Many of us spend more time on Facebook these days than with our parents, spouses and friends. As Cathy O’ Neil writes in Weapons of Math Destruction—How Big Data Increases Inequality and Threatens Democracy: “About two-thirds of American adults have a profile on Facebook. They spend thirty-nine minutes a day on the site, only four minutes less than they dedicate to face-to-face socialising.” While, I couldn’t find a similar number for India, it is safe to say that many middle class Indians are spending a significant amount of their daily time on Facebook.
On Facebook, we comment, respond to other comments or simply Like other comments. In the process, we are generating as well as giving away data about ourselves.
In fact, this data when mined properly, in some cases is a better judge of our ourselves than even we are. Interestingly, a study published in 2015 found that the Facebook algorithm is a better judge of individual personalities than even the individual’s friends, spouses or parents for that matter.
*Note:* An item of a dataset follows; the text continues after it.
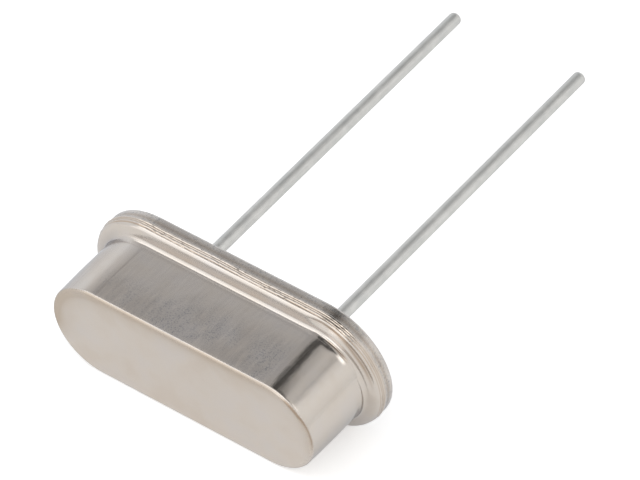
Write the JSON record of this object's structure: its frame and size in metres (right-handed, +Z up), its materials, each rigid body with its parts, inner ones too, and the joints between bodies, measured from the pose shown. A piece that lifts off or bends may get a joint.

As Yuval Noah Harari writes in Homo Deus—A Brief History of Tomorrow: “The study was conducted on 86,220 volunteers who have a Facebook account and who completed a hundred-item personality questionnaire. The Facebook algorithm predicted the volunteers’ answers based on monitoring their Facebook Likes – which webpages, images and clips they tagged with the Like button. The more Likes, the more accurate the predictions.”
Further, the predictions of the algorithm were compared with those of friends, spouses, family members and work colleagues. Indeed, the results were very surprising. As Harari writes: “The algorithm needed only ten Likes to outperform the predictions of work colleagues. It needed seventy Likes to outperform friends, 150 Likes to outperform family members and 300 Likes to outperform spouses.”
This basically means that if you are married and have happened to click 300 or more Likes on Facebook, the Facebook algorithm can predict your opinions, desires and tastes, better than your husband or wife.
Interestingly, in some areas the Facebook algorithm did a much better job of predicting about the individual than even the individual himself. As Harari writes: “Participants were asked to evaluate things such as their level of substance use or the size of their social networks. Their judgements were less accurate than those of the algorithm.”
Hence, the algorithm was doing a much better job than the individual himself. Interestingly, Wu Youyoua, Michal Kosinskib, and David Stillwella, researchers who carried out this research, conclude in their research paper Computer-based personality judgments are more accurate than those made by humans: “Furthermore, in the future, people might abandon their own psychological judgments and rely on computers when making important life decisions, such as choosing activities, career paths, or even romantic partners. It is possible that such data-driven decisions will improve people’s lives.”
All this is possible because Facebook has access to our innermost thoughts through our comments and Likes. The interesting bit is that the Facebook researchers have also studied how different type of updates influence people’s voting behaviour. As O’Neil writes: “No researcher had ever worked in a human laboratory of this scale. Within hours, Facebook could harvest information from tens of millions of people or more, measuring the impact that their words and shared links had on each other. And it could use that knowledge to influence people’s actions, which in this case happens to be voting. That’s a significant amount of power.”
Of course, Facebook is not the only company which has this huge amount of power. As O’Neil writes: “Other publicly held corporations, including Google, Apple, Microsoft, Amazon, and cell phone providers… have vast information on much of humanity—and the means to steer us in any way they choose.”
And in large parts of the world which are democratic, this is something worth thinking about.